Colin Sheppard

Colin Sheppard is Honorary Professorial Fellow at the University of Wollongong, Australia. Previously, he has been Senior Scientist in the Nanophysics Department at the Italian Institute of Technology, Genoa; Professor in the Departments of Bioengineering, Biological Sciences and Diagnostic Radiology at National University of Singapore; Professor of Physics at the University of Sydney; and University Lecturer in Engineering Science at the University of Oxford. He obtained his PhD degree from University of Cambridge. He has held visiting positions at many universities, including MIT, Stanford, UC-Berkeley, EPFL, TU-Delft, University of Jena, University of Erlangen, UNSW, Melbourne, UWA, Queensland, Tsinghua, Zhejiang and Tokyo. He developed an early laser microscope (1975), patented scanning microscopy using Bessel beams (1977), gave the first demonstration of scanning two-photon microscopy (SHG) (1977), proposed two-photon fluorescence and CARS microscopy (1978), launched the first commercial confocal microscope (1982), and developed the first confocal microscope with computer control and storage (1983). In 1988, he proposed scanning microscopy using a detector array with pixel reassignment, now known as image scanning microscopy.
Keynote Abstract
Fundamental resolution limits in lithography and inspection
The classical fundamental limit to resolution in optical lithography and optical mask and wafer inspection is set by diffraction. The background to this fundamental limit is reviewed.
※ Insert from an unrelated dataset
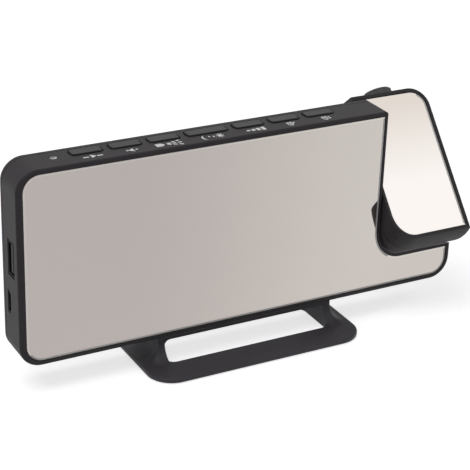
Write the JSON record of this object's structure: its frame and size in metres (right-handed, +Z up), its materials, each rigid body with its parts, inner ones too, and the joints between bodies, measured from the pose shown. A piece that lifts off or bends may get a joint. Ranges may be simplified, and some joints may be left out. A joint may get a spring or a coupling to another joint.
{
  "type": "projection alarm clock",
  "caption": "Slim mirror-front projection alarm clock: turning projector head in a corner notch, press buttons on top, sockets at the side, flat ring stand.",
  "frame": {"origin": "middle of the front foot strip's underside, on the table", "axes": "+X to the clock's right as seen from in front, +Y towards its back, +Z up"},
  "size_m": [0.19, 0.0549, 0.0904],
  "materials": {
    "shell": "charcoal moulded plastic, fine matte texture",
    "stand": "charcoal moulded plastic, satin",
    "button": "charcoal moulded plastic, smooth",
    "ring_plastic": "dark moulded plastic, ribbed",
    "mirror": "silvered acrylic sheet",
    "black_plastic": "black moulded plastic",
    "display_black": "dark filter with digit segments",
    "circuit_board": "green glass-fibre board",
    "white_nylon": "white nylon",
    "socket_steel": "pressed steel",
    "socket_black": "black-plated pressed steel",
    "screw_steel": "zinc-plated steel",
    "brass_screw": "yellow passivated screws",
    "contact_brass": "spring brass",
    "clear_lens": "clear",
    "image_glass": "dark image panel",
    "lamp_board_white": "white coated board",
    "lamp": "lamp with a pale dome",
    "lead_sheath": "soft grey sheath",
    "foot_rubber": "black rubber"
  },
  "bodies": {
    "clock": {"housing": "shell", "rear_cover": "shell", "mirror_panel": "mirror", "cover_screws": "screw_steel", "sensor_lens": "clear_lens", "light_sensor": "black_plastic", "button_board": "circuit_board", "tact_switches": "black_plastic", "display_module": "display_black", "main_board": "circuit_board", "board_screws": "brass_screw", "control_chip": "black_plastic", "buzzer": "black_plastic", "lead_connector": "white_nylon", "usb_a_socket": "socket_black", "usb_a_tongue": "black_plastic", "usb_contacts": "contact_brass", "micro_usb_socket": "socket_black", "micro_usb_tongue": "black_plastic", "coin_cell": "socket_steel", "cell_contact": "contact_brass", "battery_door": "shell", "door_screw": "screw_steel", "stand": "stand", "stand_screws": "screw_steel", "foot_strips": "foot_rubber"},
    "head": {"head_front": "shell", "head_rear": "shell", "head_screws": "screw_steel", "head_mirror": "mirror", "axle_tube": "black_plastic", "spring_washer": "socket_steel", "retaining_clip": "screw_steel", "lamp_board": "lamp_board_white", "projector_lamp": "lamp", "condenser_lens": "clear_lens", "image_panel": "image_glass", "optics_frame": "black_plastic", "lens_sleeve": "black_plastic", "projector_lead": "lead_sheath"},
    "focus_ring": {"focus_ring": "ring_plastic", "lens_cell": "black_plastic", "projection_lens": "clear_lens"},
    "button_down": {"button_down": "button"},
    "button_up": {"button_up": "button"},
    "button_project": {"button_project": "button"},
    "button_snooze": {"button_snooze": "button"},
    "button_mode": {"button_mode": "button"},
    "button_alarm_1": {"button_alarm_1": "button"},
    "button_alarm_2": {"button_alarm_2": "button"}
  },
  "joints": [
    {"name": "head_tilt", "type": "hinge", "parent": "clock", "child": "head", "pos_m": [0.0594, 0.0194, 0.051], "axis": [-1, 0, 0], "range_deg": [-130.3, 49.7]},
    {"name": "focus_turn", "type": "hinge", "parent": "head", "child": "focus_ring", "pos_m": [0.0767, 0.04314, 0.08201], "axis": [0, 0.6468, 0.7627], "range_deg": [-120, 120]},
    {"name": "button_down_press", "type": "slide", "parent": "clock", "child": "button_down", "axis": [0, 0, -1], "range_m": [0, 0.00045], "stiffness_N_per_m": 1000, "springref_m": -0.0004},
    {"name": "button_up_press", "type": "slide", "parent": "clock", "child": "button_up", "axis": [0, 0, -1], "range_m": [0, 0.00045], "stiffness_N_per_m": 1000, "springref_m": -0.0004},
    {"name": "button_project_press", "type": "slide", "parent": "clock", "child": "button_project", "axis": [0, 0, -1], "range_m": [0, 0.00045], "stiffness_N_per_m": 1000, "springref_m": -0.0004},
    {"name": "button_snooze_press", "type": "slide", "parent": "clock", "child": "button_snooze", "axis": [0, 0, -1], "range_m": [0, 0.00045], "stiffness_N_per_m": 1000, "springref_m": -0.0004},
    {"name": "button_mode_press", "type": "slide", "parent": "clock", "child": "button_mode", "axis": [0, 0, -1], "range_m": [0, 0.00045], "stiffness_N_per_m": 1000, "springref_m": -0.0004},
    {"name": "button_alarm_1_press", "type": "slide", "parent": "clock", "child": "button_alarm_1", "axis": [0, 0, -1], "range_m": [0, 0.00045], "stiffness_N_per_m": 1000, "springref_m": -0.0004},
    {"name": "button_alarm_2_press", "type": "slide", "parent": "clock", "child": "button_alarm_2", "axis": [0, 0, -1], "range_m": [0, 0.00045], "stiffness_N_per_m": 1000, "springref_m": -0.0004}
  ]
}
Within this framework, solid immersion lenses, the proximity effect, phase-shifting masks, superoscillations, and the exploitation of partial coherence and nonlinearity are all approaches to improve upon the simple classical limit. Nowadays, it is usually regarded that it is not resolution itself that is limited, but the information capacity of the optical system. This means that resolution can be improved by trading off some other factor. Recent approaches to superresolution in microscopy may have applications in both optical lithography and optical inspection.